Côté mise en scène, l’agence d’architecture Freaks et le studio graphique Formaboom ont uni leurs talents. Misant sur la sobriété, servant la lisibilité du contenu sans en faire trop, la muséographie s’inspire de l’univers esthétique du chanteur : chic et raffiné. Dans la galerie principale, deux grands linéaires juxtaposent les tirages mats de 36 cm de hauteur, sans hiérarchie selon le souhait d’Etienne Daho. « Les photos sont simplement posées sur des rails, ce qui crée une relation directe et intime avec celui ou celle qui les regarde, précise Guillaume Aubry de Freaks. Il y avait cette volonté de ne pas fétichiser les clichés en les mettant sous verre, de peur qu’ils nous échappent. » Seules entorses pop au noir dominant, quatre couleurs fluo distinguent les différentes périodes (1950-1969, 1970-1984, 1985-1999, 2000-2017) tout comme les stèles d’images rétro-éclairées. Côté lumière, cruciale dans cette exposition plongée dans l’obscurité, Guillaume Aubry explique : « Notre point de vue était d’utiliser le moins possible l’éclairage muséal et de privilégier l’éclairage de scène. »

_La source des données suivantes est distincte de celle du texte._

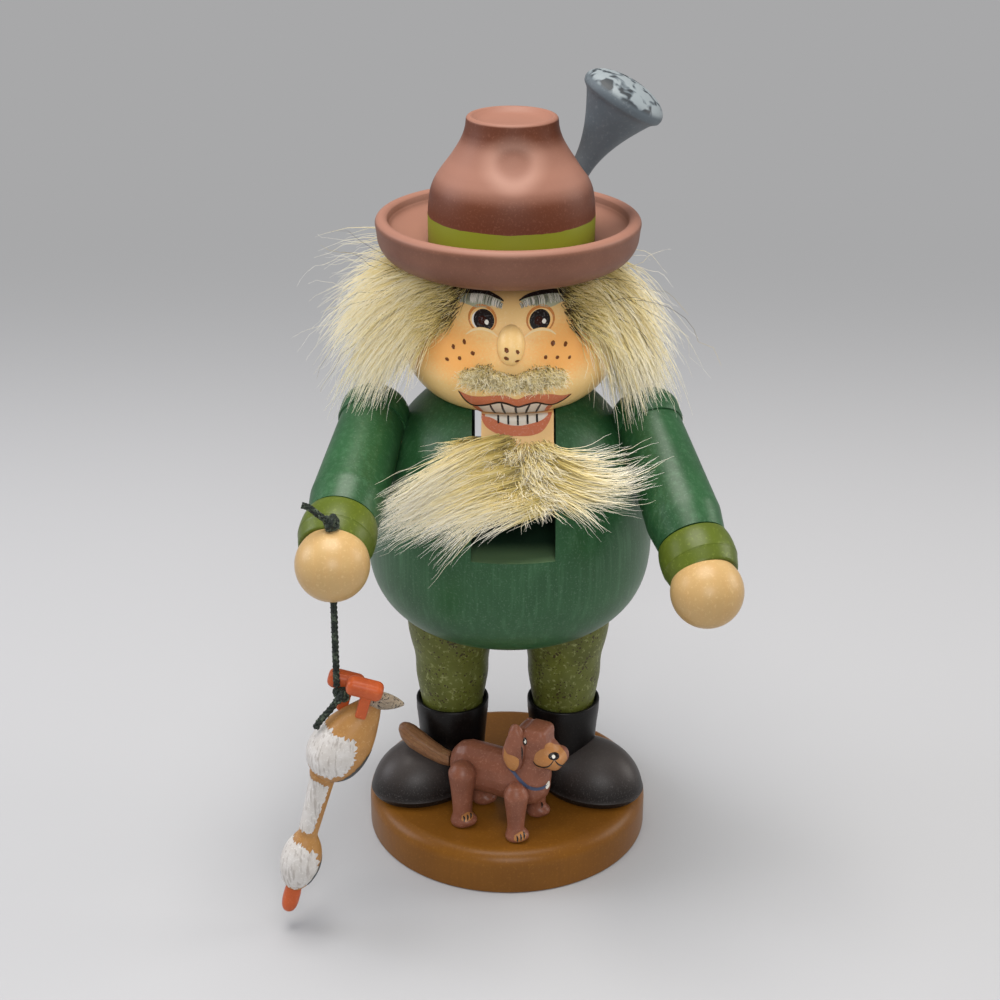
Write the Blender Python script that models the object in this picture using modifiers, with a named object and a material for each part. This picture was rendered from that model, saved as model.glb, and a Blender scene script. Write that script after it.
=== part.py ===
# Wooden nutcracker: a stout hunter on a round base, with a goose on a cord and a dog.
# Metres, +Z up. The figure faces -Y, and +X is its left hand.
# The origin is the centre of the base's underside.

import math

import bmesh
import bpy
from mathutils import Matrix, Vector

mm = 0.001

# Clearances
gap = 0.3 * mm                  # between two pieces that rest on each other
pin_clear = 0.4 * mm            # radial play of the jaw lever on its pin
round_steps = 32                # facets of a large turned piece
small_steps = 16                # facets of a small turned piece
bore_steps = 12                 # facets of a dowel and its bore

# Base disc
base_radius = 37.5 * mm
base_thickness = 11.7 * mm
base_edge_radius = 4.0 * mm

# Boots: an upright shaft with a clog-shaped foot in front of it
leg_spread = 14.9 * mm          # centre of a leg from the middle plane
boot_height = 25.3 * mm
boot_top_radius = 9.7 * mm
boot_ankle_radius = 8.6 * mm
boot_cup_depth = 1.6 * mm
boot_cup_wall = 0.9 * mm
foot_length = 31.0 * mm
foot_width = 24.0 * mm
foot_height = 14.0 * mm
foot_turn_out = 58.0            # degrees from straight ahead
foot_ahead = 8.9 * mm           # foot centre from the leg's axis, along the foot

# Breeches
breeches_knee_radius = 9.7 * mm
breeches_pinch_radius = 8.9 * mm
breeches_thigh_radius = 11.7 * mm
leg_dowel_radius = 2.5 * mm
leg_dowel_in_base = 6.0 * mm
leg_dowel_in_coat = 11.0 * mm

# Coat: the egg-shaped belly
coat_above_base = 50.5 * mm     # underside of the coat above the base's top
coat_radius = 36.5 * mm
coat_collar_radius = 18.2 * mm  # flat top
coat_belly_rise = 25.8 * mm     # underside to the widest line
coat_belly_depth = 27.0 * mm    # of the whole curve, before the underside cuts it flat
coat_belly_power = 2.8          # 2 is an ellipse, more is squarer
coat_chest_rise = 38.0 * mm     # widest line to the flat top

# Jaw lever in its slot
lever_width = 17.4 * mm
slot_clear_left = 0.5 * mm      # play towards the figure's left
slot_clear_right = 2.3 * mm     # play towards the figure's right
slot_centre = 0.8 * mm
slot_depth = 31.7 * mm          # slot floor below the coat's top
lever_lip = 2.0 * mm            # how far the teeth stand in front of the coat's collar
lever_lip_depth = 8.0 * mm
front_step = 4.0 * mm           # heights at which the chin and the beard follow the coat
lever_top_clear = 0.5 * mm
lever_opening = 25.0            # degrees the jaw opens
lever_floor_clear = 1.0 * mm    # left over the slot floor with the jaw open
lever_edge = 0.5 * mm
pin_drop = 16.0 * mm            # pin below the coat's top
pin_behind = 2.0 * mm           # pin behind the figure's axis
pin_radius = 1.5 * mm
pin_end_sink = 0.6 * mm
handle_thickness = 7.0 * mm
handle_stand_off = 2.6 * mm     # handle behind the coat's widest line
handle_end_height = 43.5 * mm   # lowest point of the handle above the base's top

# Head
head_radius = 25.8 * mm
head_jaw_radius = 19.4 * mm     # flat underside
head_crown_radius = 14.5 * mm   # flat top
head_jaw_rise = 10.2 * mm
head_crown_rise = 21.5 * mm
neck_dowel_offset = 14.5 * mm
neck_dowel_radius = 1.5 * mm
neck_dowel_reach = 7.5 * mm
nose_width = 6.6 * mm
nose_height = 9.6 * mm
nose_depth = 8.4 * mm
nose_above_jaw = 19.4 * mm      # nose centre above the head's underside
nose_stand_out = 1.0 * mm       # nose centre in front of the face
moustache_width = 26.4 * mm
moustache_height = 8.4 * mm
moustache_depth = 8.0 * mm
moustache_above_jaw = 9.6 * mm

# Hat
brim_radius = 32.0 * mm
brim_underside_radius = 20.0 * mm
brim_thickness = 5.1 * mm       # at the crown's foot
brim_rim_rise = 9.9 * mm        # rim above the brim's underside
brim_rim_radius = 1.5 * mm
brim_aside = -0.8 * mm          # the brim sits a little off the crown's centre
crown_radius = 20.1 * mm
crown_height = 30.1 * mm
crown_band_height = 6.8 * mm
crown_top_radius = 10.8 * mm
crown_dish = 1.6 * mm
hat_dowel_radius = 4.0 * mm
hat_dowel_in_head = 7.0 * mm
hat_dowel_in_crown = 9.0 * mm
plume_length = 23.6 * mm
plume_stem_radius = 2.6 * mm
plume_top_radius = 10.4 * mm
plume_dome = 4.5 * mm
plume_in_crown = 3.0 * mm
plume_height_on_crown = 17.4 * mm
plume_lean = 30.0               # degrees away from upright

# Hair and beard, as plain solids of the fur's outer shape
tuft_width = 27.0 * mm
tuft_depth = 25.0 * mm
tuft_height = 40.0 * mm
tuft_out = 5.5 * mm             # tuft centre outside the head's widest line
tuft_above_jaw = 12.5 * mm
back_hair_thickness = 6.5 * mm
back_hair_top = 5.0 * mm        # below the head's flat top
back_hair_bottom = 2.5 * mm     # above the head's underside
back_hair_edge = 6.0 * mm       # front edge behind the figure's axis
beard_thickness = 4.2 * mm
beard_top_below_coat = 5.0 * mm
beard_root_width = 17.0 * mm
beard_drop = 29.5 * mm
beard_reach_right = 27.5 * mm
beard_reach_left = 26.5 * mm

# Arms
arm_length = 53.2 * mm          # shoulder centre to the end in the hand
arm_radius = 8.1 * mm           # at the shoulder
arm_flare_radius = 9.2 * mm     # at the ridge of the sleeve
arm_flare_from_hand = 20.6 * mm
wrist_radius = 8.3 * mm
shoulder_height = 57.3 * mm     # above the coat's underside
shoulder_spread = 33.6 * mm     # shoulder centre from the middle plane
shoulder_ahead = 2.0 * mm
shoulder_cap_radius = 8.7 * mm
shoulder_cap_length = 10.0 * mm
cuff_radius = 9.2 * mm
cuff_top_radius = 8.5 * mm
cuff_low_radius = 7.9 * mm
cuff_length = 10.0 * mm
cuff_from_hand = 3.8 * mm
cuff_band_from_hand = 7.5 * mm  # corner between the cuff's band and its turned-in end
hand_radius = 8.7 * mm
hand_inward = 0.8 * mm          # hand centre inwards of the arm's axis
arm_dowel_radius = 2.0 * mm
arm_dowel_from_hand = 45.5 * mm
arm_dowel_below = 3.4 * mm      # under the arm's axis, where the arm meets the coat
arm_dowel_in_arm = 4.0 * mm
arm_dowel_in_coat = 7.0 * mm
hand_dowel_radius = 1.5 * mm
hand_dowel_start = 3.5 * mm
hand_dowel_length = 16.0 * mm
right_arm_spread, right_arm_drop = 9.2, 19.7      # degrees out from ahead, degrees down
left_arm_spread, left_arm_drop = 17.1, 30.9

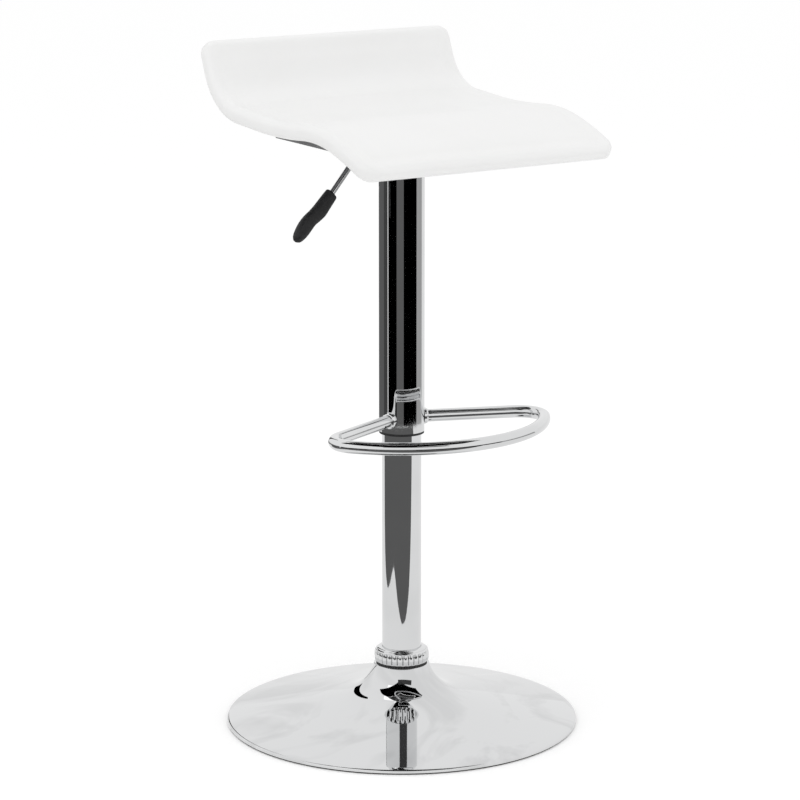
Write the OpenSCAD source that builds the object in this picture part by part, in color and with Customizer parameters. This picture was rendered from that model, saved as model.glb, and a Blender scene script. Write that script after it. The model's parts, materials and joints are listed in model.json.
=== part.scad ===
// Adjustable swivel stool at its highest setting.
// The origin is on the floor under the column. The seat's front faces -Y and the lever is on the -X side.

/* [Base] */
// Diameter of the base disc
base_d = 450; // [400:5:480]
// Height of the disc's rim above the floor
rim_h = 6.5; // [6:0.5:9]
// Rise of the disc towards its middle, per millimetre of radius
base_slope = 0.19; // [0.15:0.01:0.21]
// Radius of the flare that joins the disc to the column
flare_r = 60; // [55:1:65]

/* [Column] */
// Outer diameter of the chrome column
column_d = 50; // [50:0.1:50.4]
// Outer diameter of the cover tube that slides over the column
cover_d = 57.8; // [57.6:0.1:59]
// Height of the cover tube's lower end
cover_z = 382; // [375:1:395]
// How far the seat comes down from its highest setting
travel = 215; // [180:5:215]

/* [Footrest] */
// Diameter of the footrest's tube
rest_d = 16; // [14:0.5:18]
// Reach of the footrest in front of the column, to the tube's middle
rest_reach = 180; // [165:5:190]
// Angle of each arm from straight ahead
arm_angle = 67; // [60:1:72]
// Bend radius at the end of each arm
rest_corner = 31; // [26:1:40]
// Height of the footrest's middle
rest_z = 399; // [396:1:410]

/* [Seat] */
// Width of the seat
seat_w = 374; // [340:2:400]
// Thickness of the padded slab
seat_t = 20; // [18:1:22]
// Radius of the seat's corners
seat_corner = 20; // [18:1:30]

/* [Lever] */
// Diameter of the lever's rod
rod_d = 7.5; // [7:0.5:8]
// Slope of the rod below the level
rod_slope = 49; // [45:1:52]
// Thickness of the grip
grip_t = 13; // [11:1:15]

/* [Hidden] */
$fn = 96;
eps = 0.05;
fit = 0.05;
hair = 0.03;

// Base
base_r = base_d / 2;
sheet = 1.5;
lip_r = 3;
lip_z = 2;
neck_r = 33;
neck_z = 76;
hub_z = 14;
hub_floor = 6;
hub_r = 31;
hub_top = neck_z - sheet - 0.5;
tooth_n = 56;
tooth_t = 3;
rib_n = 28;
collar_z = neck_z + tooth_t;
collar_top = 98;
flare_end = 90 - atan(base_slope);
corner_z = rim_h + base_slope * (base_r - neck_r);
flare_z = corner_z + flare_r / tan((90 + atan(base_slope)) / 2);

// Column
column_r = column_d / 2;
column_in = column_r - 1.5;
column_z = hub_z + hub_floor;
socket_z = 703;
column_top = socket_z - travel - 4;
plug_h = 18;
floor_z = 56;
floor_t = 4;
race_r = 14;
race_t = 1.5;
bearing_z = floor_z + floor_t + race_t;
ball_r = 1.4;
ball_pitch = 9.5;
bearing_gap = 3.1;
upper_z = bearing_z + bearing_gap;
bump_z = upper_z + race_t + 3;
bump_h = 20;

// Gas spring
rod_r = 5;
rod_z = 46;
cylinder_r = 14;
cylinder_in = 12.5;
cylinder_z = bump_z + bump_h + travel + 6;
taper_z = 700;
taper_top = 741;
taper_top_r = 13.2;
button_r = 4;
button_z = 715;
piston_z = cylinder_z + 26;

// Mechanism under the seat
cover_r = cover_d / 2;
cover_in = cover_r - 1.4;
housing_z = 736;
plate_z = 759;
plate_t = 3;
plate_w = 150;
housing_x = 34;
housing_y = 30;
wall = 2.5;
pivot_x = -23;
pivot_z = 749;
pin_r = 3;
bolt_at = 55;
bolt_r = 3;
pad_w = 160;
pad_back = 82;
panel_w = 356;
panel_back = 12;
panel_front = -108;
// Underside of the panel beside its middle pad, seen from the side: [y, z] from the front to the back
panel_line = [[panel_front, 762.1], [-97, 762.6], [panel_back, 765.6]];
cloth_t = 0.8;
cloth_gap = 0.1;
cloth_inset = 15;

// Lever
elbow_x = -56;
elbow_r = 12;
rod_len = 101;
grip_slope = 43;
grip_start = [-104.5, 693];
// Half widths of the grip above and below its axis: [distance along the axis, above, below]
grip_outline = [
  [0, 8.2, 8.2], [8, 8.2, 9.4], [17, 8, 10.6], [27, 7.7, 12], [36, 8, 11], [44, 9.2, 9.4],
  [52, 9.2, 9.8], [60, 8.2, 10.4], [67, 6.8, 9.8]
];
grip_tip = [67, -1.5];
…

A côté de la galerie principale, trois alcôves et autant d’expériences. Dans le « Vidéodrome », on délaisse son casque pour regarder les clips diffusés sur l’écran géant, de Marcia Baila de Rita Mitsouko (1985) ou Osez Joséphine d’Alain Bashung (1991) en passant par Tandem de Vanessa Paradis (1990) signé Mondino. « Juke Box Baby » propose ensuite 200 morceaux à écouter au casque, assis, debout ou au rythme des beats sous la boule à facettes du dancefloor silencieux, en compagnie de Françoise Hardy. Enfin dans le « Daholab », place aux clichés signés Etienne Daho himself. Des photos de ceux qui comptent et qui, comme le chantait la it-girl Marthe Lagache en 1990, continuent de « chasser la bienséance en un geste d’élégance » pour écrire cette histoire singulière de la pop française.
> « Daho l’aime pop ! », à la Philharmonie de Paris. 221, avenue Jean-Jaurès, 75019 Paris. Jusqu’au 29 avril 2018.
> Du mardi au jeudi, de 12 h à 18 h. Le vendredi, de 12 h à 20 h. Les samedis et dimanches, de 10 h à 20 h.
Fermeture anticipée à 17 h les dimanches 24 et 31 décembre.